Hospital in Tasmania, Australia

Calvary St Luke’s Hospital is a private hospital located in Launceston, Tasmania, Australia. Formerly known as St Luke’s Private Hospital, it forms part of the health services available in northern Tasmania and is operated by Little Company of Mary Health Care, trading nationally as Calvary Health Care Australia.

== History ==

St Luke’s Private Hospital was founded in 1900 by the St Luke’s Anglican Association, a charitable organisation established to provide care for the aged, disabled and terminally ill.

The hospital was sold in 1986 and again in 2004, when it became part of Little Company of Mary Health Care, a Catholic not-for-profit health care organisation operating nationally as Calvary Health Care Australia.

== Facilities ==

Calvary St Luke’s Hospital includes general medical wards, inpatient mental health facilities, palliative care units, and associated patient services. The hospital campus also includes a chapel and on-site parking facilities.

The hospital provides services to both private patients and the public health system. Media reporting has noted the hospital’s role within the broader Launceston health network, including the impact of infrastructure issues on service delivery.

== Services ==

Calvary St Luke’s Hospital provides a range of medical, palliative and mental health services to the Launceston region and surrounding areas.

The hospital operates The Calvary Clinic, a private inpatient mental health unit located on the hospital campus.
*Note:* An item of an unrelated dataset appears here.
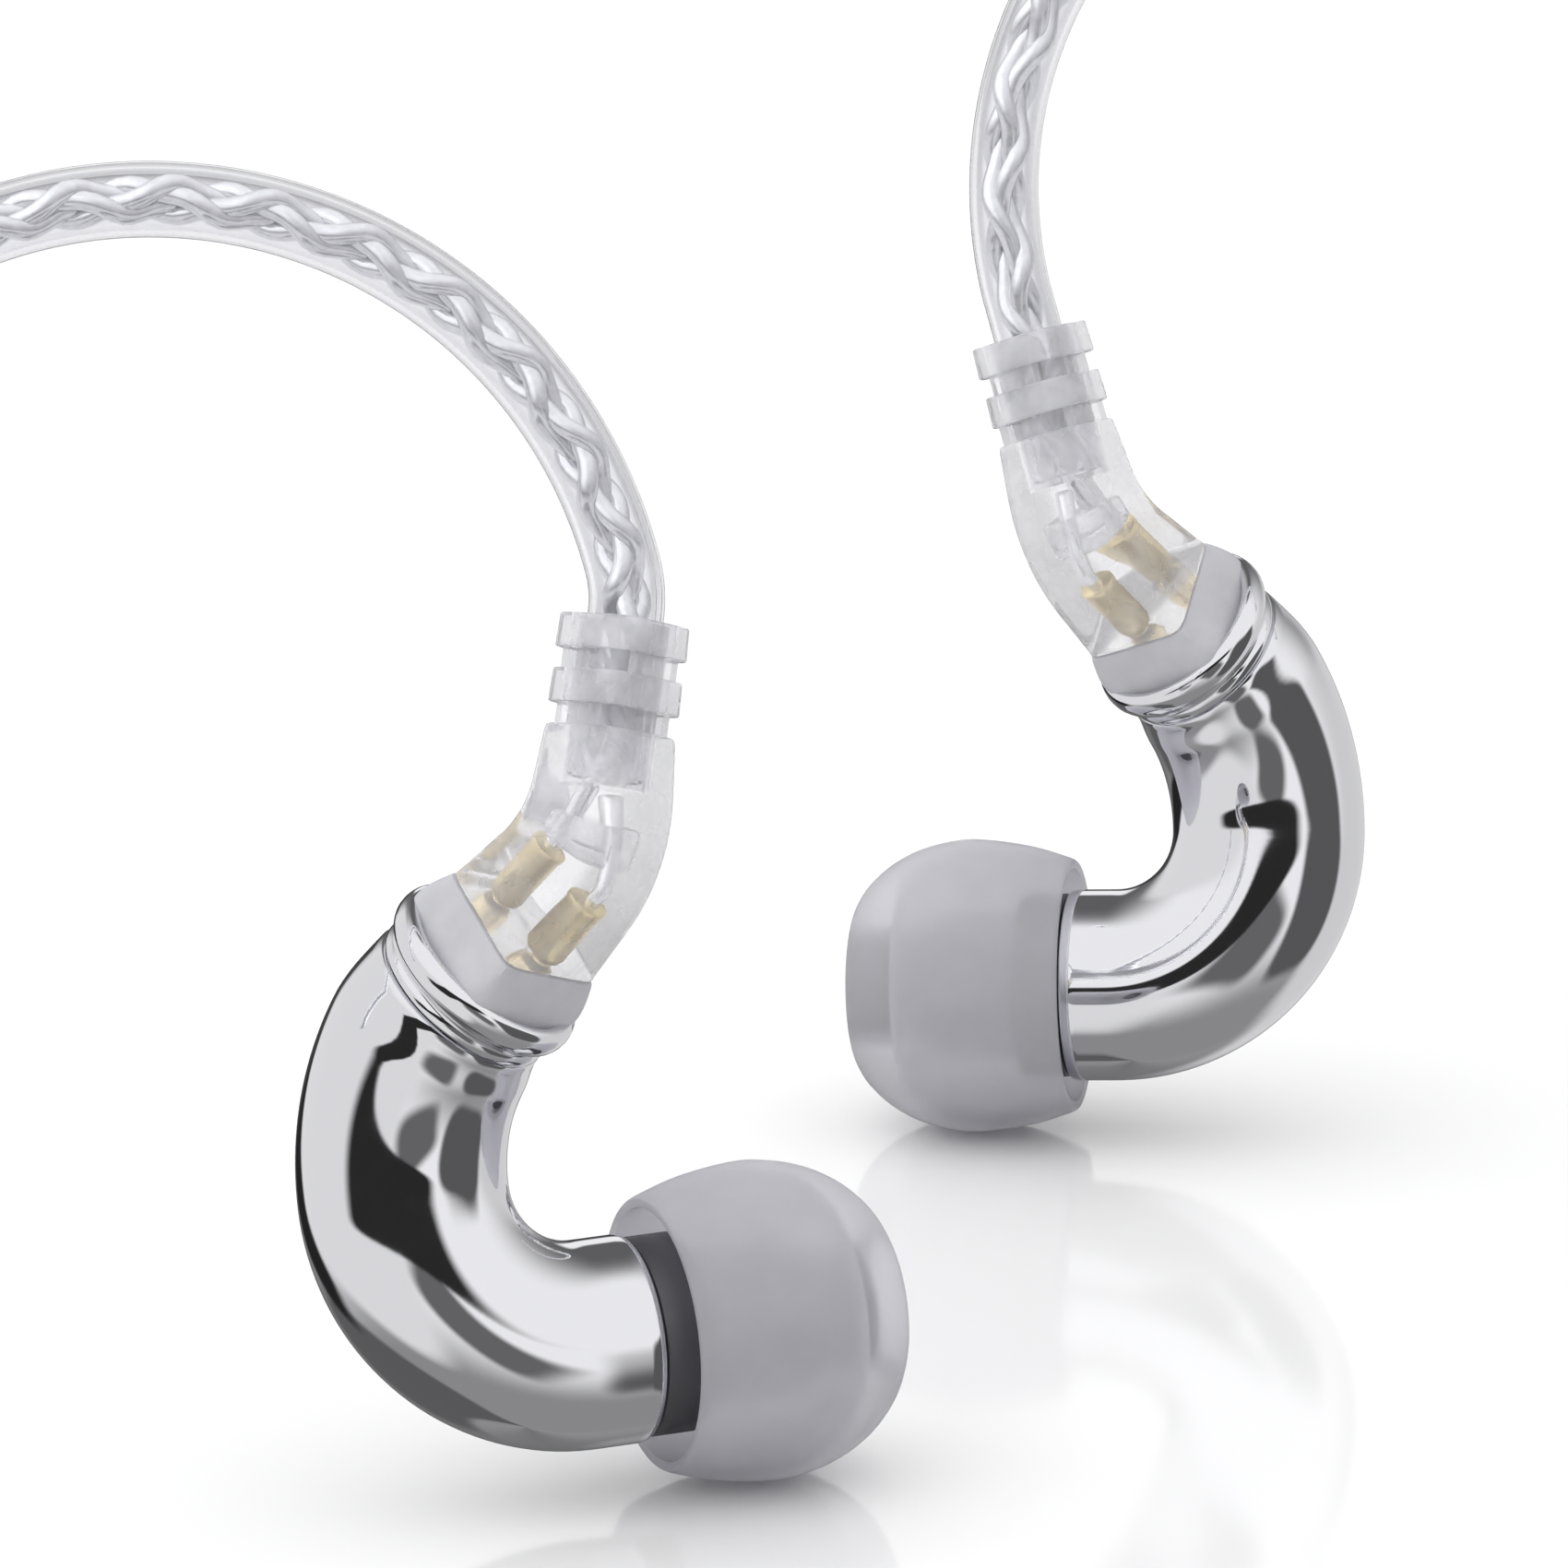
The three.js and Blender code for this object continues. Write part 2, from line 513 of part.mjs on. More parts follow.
// ---- the assembly ---------------------------------------------------------------------------
const pair = new THREE.Group();
pair.add(earpiece('left'), earpiece('right'));
cord(pair, 'left_cable', LEFT_ROUTE, BRANCH_R, 38);
cord(pair, 'right_cable', RIGHT_ROUTE, BRANCH_R, 38);
cord(pair, 'main_cable', MAIN_ROUTE, MAIN_R, 6);
cord(pair, 'jack_lead', LEAD_ROUTE, MAIN_R, 3);
coilParts(pair);
splitterParts(pair);
jackParts(pair);

export default pair;
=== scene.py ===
import json
import math

import bmesh
import bpy
from mathutils import Matrix, Vector


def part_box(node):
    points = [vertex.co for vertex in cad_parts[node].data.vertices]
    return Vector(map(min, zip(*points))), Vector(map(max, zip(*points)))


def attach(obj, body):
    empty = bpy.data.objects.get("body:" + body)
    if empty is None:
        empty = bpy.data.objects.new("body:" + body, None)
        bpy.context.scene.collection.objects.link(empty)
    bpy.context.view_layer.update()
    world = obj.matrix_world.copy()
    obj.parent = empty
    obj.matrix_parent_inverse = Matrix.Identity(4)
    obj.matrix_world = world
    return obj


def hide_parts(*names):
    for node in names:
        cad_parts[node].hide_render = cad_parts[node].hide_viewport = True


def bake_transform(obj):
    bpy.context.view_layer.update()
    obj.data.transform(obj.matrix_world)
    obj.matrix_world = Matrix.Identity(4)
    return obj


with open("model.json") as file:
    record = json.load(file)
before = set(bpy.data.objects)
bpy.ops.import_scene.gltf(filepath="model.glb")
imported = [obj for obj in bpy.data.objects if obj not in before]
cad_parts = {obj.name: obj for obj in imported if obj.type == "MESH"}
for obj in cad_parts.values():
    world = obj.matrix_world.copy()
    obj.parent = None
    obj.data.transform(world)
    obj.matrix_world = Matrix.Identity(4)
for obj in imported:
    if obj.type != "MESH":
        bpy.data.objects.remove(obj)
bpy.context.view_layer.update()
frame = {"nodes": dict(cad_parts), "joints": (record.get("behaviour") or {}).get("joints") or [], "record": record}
MM = 0.001
JOINTS = {joint["name"]: joint for joint in frame["joints"]}
MOUNTS = {mount["name"]: mount for mount in frame["record"]["mounts"]}
SIDES = {"left": 1, "right": -1}  # the right earpiece is the left one's mirror image

# ---- the camera's place ----
LENS = 269.8
SENSOR_WIDTH = 36.0
CAMERA_PLACE = (-2.34, -455.28, 143.57)
CAMERA_DIP = 15  # degrees below the horizon

# ---- driving dimensions, as in the part ----
TIP_FACE_X = 9.4  # front face of the ear tip, along the nozzle
TIP_FACE_OUT = 2.75  # and how far from the nozzle's axis its mount lies
NOZZLE_LIP_X = 8.7
TUBE_R = 4.05
TUBE_BORE_R = 3.5
NECK_REACH = 2.4  # the tube narrows this far before its socket end
NECK_DEPTH = 0.26
TUBE_START_X = -0.4
TUBE_STRAIGHT = 2.0
LOWER_BEND_R = 6.5
UPPER_BEND_R = 9.2
UPPER_BEND_ANGLE = math.radians(53.8)
UPPER_BEND_SIDE = Vector((0.621, -0.784, 0)).normalized()
HOOK_AXIS = Vector((0.26, -0.02, 0.965)).normalized()
HOOK_LEAN = Vector((-0.96, 0.25, 0))  # the way the ear hook bends over
PLUG_FOOT = 3.84  # from the socket to the plug's lower face
PLUG_BEND = 8.3  # and to the plug's corner
PLUG_HALF = 2.56
PLUG_TAPER = 0.5
BEND_REACH = 2.2  # the corner is rounded over this length on both sides
BODY_TOP = 4.5  # from the corner along the hook's axis
PIN_OFFSET = 1.35
SOCKET_BORE_R = 0.84
HOOK_R = 1.45
HOOK_BORE_R = 1.18
HOOK_START = 2.6
HOOK_KNEE_R = 5.0
HOOK_BEND_R = 18.3
HOOK_TURN = math.radians(188)
HOOK_TAIL = 8.0
HOOK_BRAID_R = 1.07
HOOK_STEP = 0.35  # between the points that the braids in the hooks follow
LEAD_R = 0.36  # each wire from the braid to its pin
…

The Calvary Clinic provides inpatient and day therapy programs for adults experiencing conditions such as anxiety disorders, depression, bipolar disorder and post-traumatic stress disorder (PTSD).

According to Healthdirect Australia, The Calvary Clinic is the only private inpatient mental health facility in northern Tasmania.

The hospital has also been referenced in ABC News reporting in relation to temporary service disruptions and the transfer of some surgical services, reflecting its interaction with the broader Tasmanian health system.